Regardless of the symbolic nuances that may or may not be present in the Winding Scene, we do recognize that Blot's character experiences a radical metamorphosis as he cranks on that stem. And he gets a nasty blister on his forefinger.
The Power of Timepieces
The $49 Rolex teaches us that donning an Explorer II or a Pearlmaster or a Datejust can really really change your life. Precision timekeeping can lift you from the depths of despair. You may find yourself living in a shotgun shack or you may find yourself sitting behind the wheel of a large automobile; a very cool Vacheron Constantin will only make it better.

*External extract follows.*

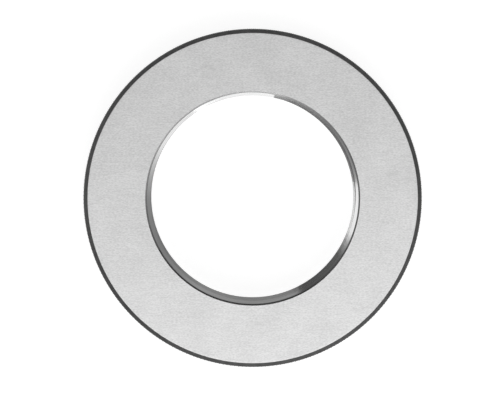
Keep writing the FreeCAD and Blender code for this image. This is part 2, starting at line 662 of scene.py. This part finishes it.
# the lamps, in metres and watts
softboxes = {
    "overheadSoftbox": {"place": (0, -0.3, 1.6), "width": 1.0, "watts": 0.4},
    "frontSoftbox": {"place": (0.03, -0.24, 0.40), "width": 0.4, "watts": 0.42},
}


def makeSoftbox(name, softbox):
    lamp = bpy.data.lights.new(name, 'AREA')
    lamp.shape = 'SQUARE'
    lamp.size = softbox["width"]
    lamp.energy = softbox["watts"]
    holder = bpy.data.objects.new(name, lamp)
    bpy.context.scene.collection.objects.link(holder)
    holder.location = turned(softbox["place"])
    holder.rotation_euler = turned(softbox["place"]).to_track_quat('Z', 'Y').to_euler()


# lengths in millimetres, before the room's turn
cameraPlace = {
    "foot": (-6.5, 36.8),           # where it stands over the ring, from the axis
    "height": 1250.0,               # above the upper face
    "viewWidth": 165.1,             # of what it sees at the upper face
    "picture": (500, 400),
    "centrePixel": (252.7, 198.3),  # of the ring
    "sensorWidth": 36.0,
    "clipping": (10.0, 100000.0),
}


def makeCamera():
    top = ring["thickness"] * mm
    viewWidth = cameraPlace["viewWidth"] * mm
    width, height = cameraPlace["picture"]
    column, row = cameraPlace["centrePixel"]
    pixel = viewWidth / width
    lens = bpy.data.cameras.new("camera")
    camera = bpy.data.objects.new("camera", lens)
    bpy.context.scene.collection.objects.link(camera)
    bpy.context.scene.camera = camera

    along, across = cameraPlace["foot"]
    eye = turned((along * mm, across * mm, top + cameraPlace["height"] * mm))
    aim = turned(((width / 2 - column) * pixel, (row - height / 2) * pixel, top))
    back = (eye - aim).normalized()
    side = turned((0, 1, 0)).cross(back).normalized()       # +Y of the room is up in the picture
    camera.location = eye
    camera.rotation_euler = Matrix((side, back.cross(side), back)).transposed().to_euler()
    lens.sensor_width = cameraPlace["sensorWidth"]
    lens.lens = cameraPlace["sensorWidth"] * (eye - aim).length / viewWidth
    nearest, farthest = cameraPlace["clipping"]
    lens.clip_start = nearest * mm
    lens.clip_end = farthest * mm


makeFloor()
makeWorld()
for name, softbox in softboxes.items():
    makeSoftbox(name, softbox)
makeCamera()
bpy.context.scene.view_settings.view_transform = 'Standard'
print("floor, light and camera made")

Let us not overlook the impact of Hugh Blot's leading lady, Freida Covington. Set aside the fact that she was killed during the opening credits. Her tragic demise took place during a horrific highway accident involving a runaway freight train loaded with Chinese Rylex watches. At the moment of her death she was reaching across the dashboard to reset the clock in her car radio. There must be some symbolism in there somewhere.
Hero or Zero?
Did Hugh Blot ever manage to pull himself from the timeless depths of despair and become the human being his mother always hoped be would be? Probably. We know he always had his jewelry repair skills to support himself when the economy turned sour. We know that he was forever changed by his pilgrimage to the Naval Observatory Master Clock. We can assume that the proliferation of Internet web sites flogging low cost chronological devices was always a source of comfort for him. Even without the love of his life and despite the raging skin infection on his left wrist, we trust that Hugh managed to overcome the obstacles life put before him. We look forward to a sequel: The $49 Rolex with Free Shipping.